The Nelson-Denny Reading Test can be administered in as little as 35 minutes. The time allotted for the test can be extended to meet a variety of classroom concerns. One reason for extending the time period would be to aid students for whom English is a second language. Also, adults who are returning to earn a high school diploma may require an extension of the time limits.

The Nelson-Denny measures the student’s reading rate in words per minute; it also measures vocabulary level and reading comprehension. Nelson-Denny is useful in secondary school placement for learning assessments. The Nelson-Denny test can be given individually or administered to larger groups.

The Nelson-Denny consists of a vocabulary section comprised of 80 multiple-choice questions. The vocabulary level is similar to that of high school and college textbooks. There are an additional 38 multiple-choice questions requiring the test taker to read paragraphs and identify content and inference. When the test is used to measure progress resulting from remedial reading classes, the Nelson-Denny test administrator will use both Form G and Form H of the Nelson-Denny test.

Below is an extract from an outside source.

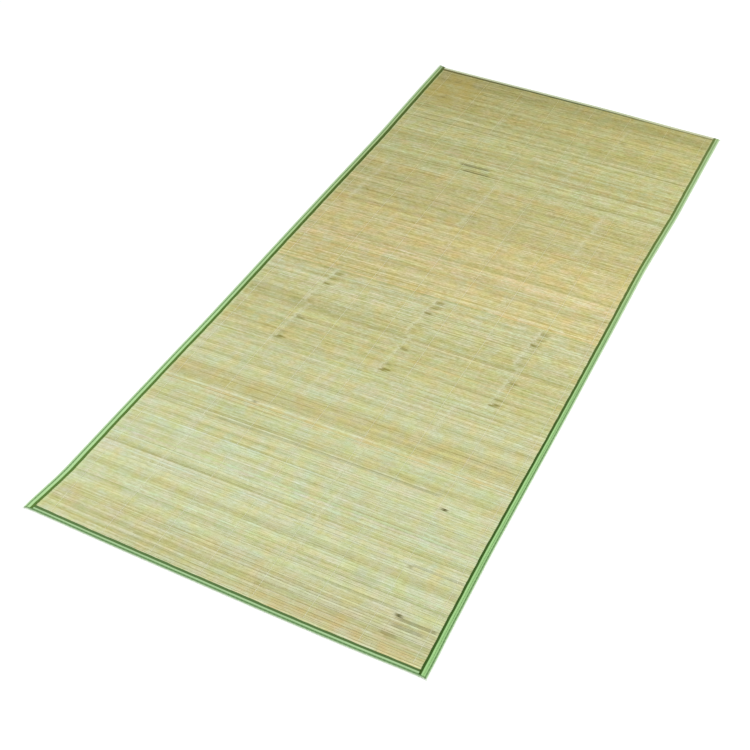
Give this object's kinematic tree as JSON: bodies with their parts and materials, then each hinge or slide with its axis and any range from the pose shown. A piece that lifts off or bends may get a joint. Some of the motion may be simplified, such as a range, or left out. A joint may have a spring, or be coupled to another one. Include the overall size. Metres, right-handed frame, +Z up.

Because the Nelson-Denny tests are administered at both the secondary and the college levels, test scores are interpolated from raw scores to suit the purposes for which the test is intended. If the Nelson-Denny is administered to a ninth-grader, for example, the test administrator will convert the score to show “grade-equivalent scores.” The scores may show that the ninth grader is reading at the eleventh-grade level, in other words. Conversely, the first-year college student may be determined to be reading at the tenth-grade level of high school. Raw scores are also translated into percentile rankings: that is, they are compared with the test taker’s peers at the national level.